## start

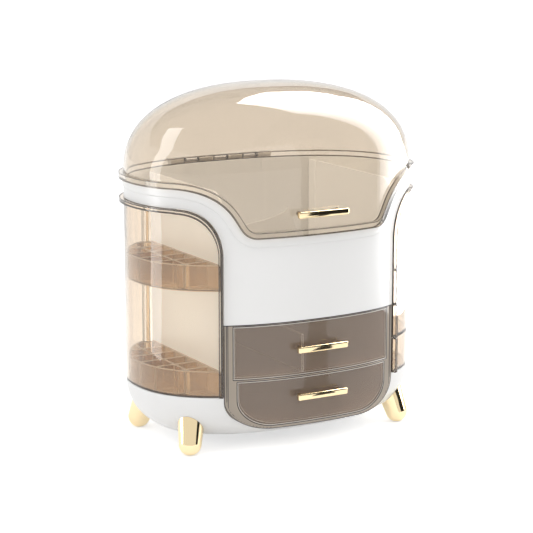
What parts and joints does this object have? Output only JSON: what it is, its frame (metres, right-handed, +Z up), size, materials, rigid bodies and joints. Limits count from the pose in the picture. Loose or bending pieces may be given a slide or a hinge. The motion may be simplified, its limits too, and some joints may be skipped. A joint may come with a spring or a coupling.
{
  "type": "makeup organizer",
  "caption": "Vanity organizer with a domed lift-up lid, bowed drawers, a swing-out lipstick door on one side and stacked swing-out trays on the other, on splayed feet.",
  "frame": {"origin": "on the surface it stands on, under the middle of the whole object's box", "axes": "+Z up, -Y out of the drawers, +X to the viewer's right when facing the drawers"},
  "size_m": [0.3092, 0.2203, 0.3542],
  "materials": {
    "white_plastic": "moulded, glossy white",
    "champagne_plastic": "clear, tinted champagne, polished",
    "smoke_plastic": "clear, tinted smoke brown, polished",
    "gold_plating": "polished pale gold plating",
    "steel": "drawn rod"
  },
  "bodies": {
    "body": {"shell_frame": "white_plastic", "base_bowl": "white_plastic", "base_deck": "white_plastic", "left_partition": "white_plastic", "right_partition": "white_plastic", "left_ceiling": "white_plastic", "right_ceiling": "white_plastic", "bin_floor": "white_plastic", "bin_divider": "white_plastic", "drawer_housing": "smoke_plastic", "foot_front_left": "gold_plating", "foot_front_right": "gold_plating", "foot_rear_left": "gold_plating", "foot_rear_right": "gold_plating", "hinge_pin": "steel", "left_pivot_rod": "champagne_plastic", "right_pivot_rod": "champagne_plastic"},
    "lid": {"lid": "champagne_plastic", "lid_handle": "gold_plating"},
    "upper_drawer": {"upper_drawer": "smoke_plastic", "upper_drawer_divider": "smoke_plastic", "upper_drawer_handle": "gold_plating"},
    "lower_drawer": {"lower_drawer": "smoke_plastic", "lower_drawer_divider": "smoke_plastic", "lower_drawer_handle": "gold_plating"},
    "left_unit": {"left_door": "champagne_plastic", "lower_lipstick_tray": "champagne_plastic", "upper_lipstick_tray": "champagne_plastic"},
    "right_tray_bottom": {"right_tray_bottom": "champagne_plastic"},
    "right_tray_lower_middle": {"right_tray_lower_middle": "champagne_plastic"},
    "right_tray_upper_middle": {"right_tray_upper_middle": "champagne_plastic"},
    "right_tray_top": {"right_tray_top": "champagne_plastic"}
  },
  "joints": [
    {"name": "lid_hinge", "type": "hinge", "parent": "body", "child": "lid", "pos_m": [0, 0.10685, 0.2648], "axis": [-1, 0, 0], "range_deg": [0, 100]},
    {"name": "upper_drawer_slide", "type": "slide", "parent": "body", "child": "upper_drawer", "axis": [0, -1, 0], "range_m": [0, 0.12]},
    {"name": "lower_drawer_slide", "type": "slide", "parent": "body", "child": "lower_drawer", "axis": [0, -1, 0], "range_m": [0, 0.12]},
    {"name": "left_unit_swing", "type": "hinge", "parent": "body", "child": "left_unit", "pos_m": [-0.1023, 0.07241, 0.0604], "axis": [0, 0, -1], "range_deg": [0, 90]},
    {"name": "right_tray_bottom_swing", "type": "hinge", "parent": "body", "child": "right_tray_bottom", "pos_m": [0.1023, 0.07241, 0.0604], "axis": [0, 0, 1], "range_deg": [0, 90]},
    {"name": "right_tray_lower_middle_swing", "type": "hinge", "parent": "body", "child": "right_tray_lower_middle", "pos_m": [0.1023, 0.07241, 0.09655], "axis": [0, 0, 1], "range_deg": [0, 90]},
    {"name": "right_tray_upper_middle_swing", "type": "hinge", "parent": "body", "child": "right_tray_upper_middle", "pos_m": [0.1023, 0.07241, 0.13135], "axis": [0, 0, 1], "range_deg": [0, 90]},
    {"name": "right_tray_top_swing", "type": "hinge", "parent": "body", "child": "right_tray_top", "pos_m": [0.1023, 0.07241, 0.16685], "axis": [0, 0, 1], "range_deg": [0, 90]}
  ]
}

## end

**Brief**:
Return all of the data exactly as it reads.

**Solved exercise**:
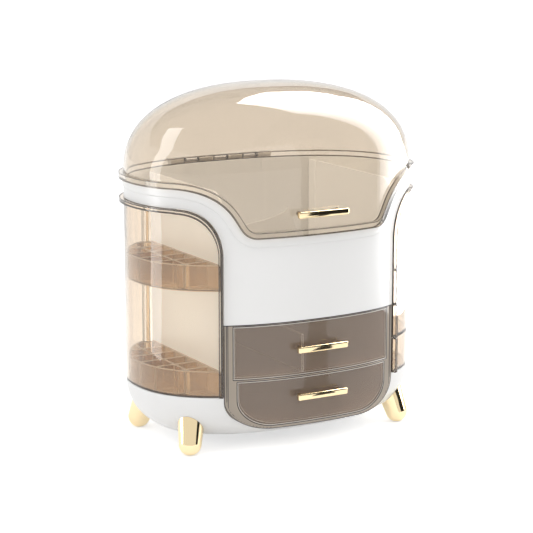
What parts and joints does this object have? Output only JSON: what it is, its frame (metres, right-handed, +Z up), size, materials, rigid bodies and joints. Limits count from the pose in the picture. Loose or bending pieces may be given a slide or a hinge. The motion may be simplified, its limits too, and some joints may be skipped. A joint may come with a spring or a coupling.
{
  "type": "makeup organizer",
  "caption": "Vanity organizer with a domed lift-up lid, bowed drawers, a swing-out lipstick door on one side and stacked swing-out trays on the other, on splayed feet.",
  "frame": {"origin": "on the surface it stands on, under the middle of the whole object's box", "axes": "+Z up, -Y out of the drawers, +X to the viewer's right when facing the drawers"},
  "size_m": [0.3092, 0.2203, 0.3542],
  "materials": {
    "white_plastic": "moulded, glossy white",
    "champagne_plastic": "clear, tinted champagne, polished",
    "smoke_plastic": "clear, tinted smoke brown, polished",
    "gold_plating": "polished pale gold plating",
    "steel": "drawn rod"
  },
  "bodies": {
    "body": {"shell_frame": "white_plastic", "base_bowl": "white_plastic", "base_deck": "white_plastic", "left_partition": "white_plastic", "right_partition": "white_plastic", "left_ceiling": "white_plastic", "right_ceiling": "white_plastic", "bin_floor": "white_plastic", "bin_divider": "white_plastic", "drawer_housing": "smoke_plastic", "foot_front_left": "gold_plating", "foot_front_right": "gold_plating", "foot_rear_left": "gold_plating", "foot_rear_right": "gold_plating", "hinge_pin": "steel", "left_pivot_rod": "champagne_plastic", "right_pivot_rod": "champagne_plastic"},
    "lid": {"lid": "champagne_plastic", "lid_handle": "gold_plating"},
    "upper_drawer": {"upper_drawer": "smoke_plastic", "upper_drawer_divider": "smoke_plastic", "upper_drawer_handle": "gold_plating"},
    "lower_drawer": {"lower_drawer": "smoke_plastic", "lower_drawer_divider": "smoke_plastic", "lower_drawer_handle": "gold_plating"},
    "left_unit": {"left_door": "champagne_plastic", "lower_lipstick_tray": "champagne_plastic", "upper_lipstick_tray": "champagne_plastic"},
    "right_tray_bottom": {"right_tray_bottom": "champagne_plastic"},
    "right_tray_lower_middle": {"right_tray_lower_middle": "champagne_plastic"},
    "right_tray_upper_middle": {"right_tray_upper_middle": "champagne_plastic"},
    "right_tray_top": {"right_tray_top": "champagne_plastic"}
  },
  "joints": [
    {"name": "lid_hinge", "type": "hinge", "parent": "body", "child": "lid", "pos_m": [0, 0.10685, 0.2648], "axis": [-1, 0, 0], "range_deg": [0, 100]},
    {"name": "upper_drawer_slide", "type": "slide", "parent": "body", "child": "upper_drawer", "axis": [0, -1, 0], "range_m": [0, 0.12]},
    {"name": "lower_drawer_slide", "type": "slide", "parent": "body", "child": "lower_drawer", "axis": [0, -1, 0], "range_m": [0, 0.12]},
    {"name": "left_unit_swing", "type": "hinge", "parent": "body", "child": "left_unit", "pos_m": [-0.1023, 0.07241, 0.0604], "axis": [0, 0, -1], "range_deg": [0, 90]},
    {"name": "right_tray_bottom_swing", "type": "hinge", "parent": "body", "child": "right_tray_bottom", "pos_m": [0.1023, 0.07241, 0.0604], "axis": [0, 0, 1], "range_deg": [0, 90]},
    {"name": "right_tray_lower_middle_swing", "type": "hinge", "parent": "body", "child": "right_tray_lower_middle", "pos_m": [0.1023, 0.07241, 0.09655], "axis": [0, 0, 1], "range_deg": [0, 90]},
    {"name": "right_tray_upper_middle_swing", "type": "hinge", "parent": "body", "child": "right_tray_upper_middle", "pos_m": [0.1023, 0.07241, 0.13135], "axis": [0, 0, 1], "range_deg": [0, 90]},
    {"name": "right_tray_top_swing", "type": "hinge", "parent": "body", "child": "right_tray_top", "pos_m": [0.1023, 0.07241, 0.16685], "axis": [0, 0, 1], "range_deg": [0, 90]}
  ]
}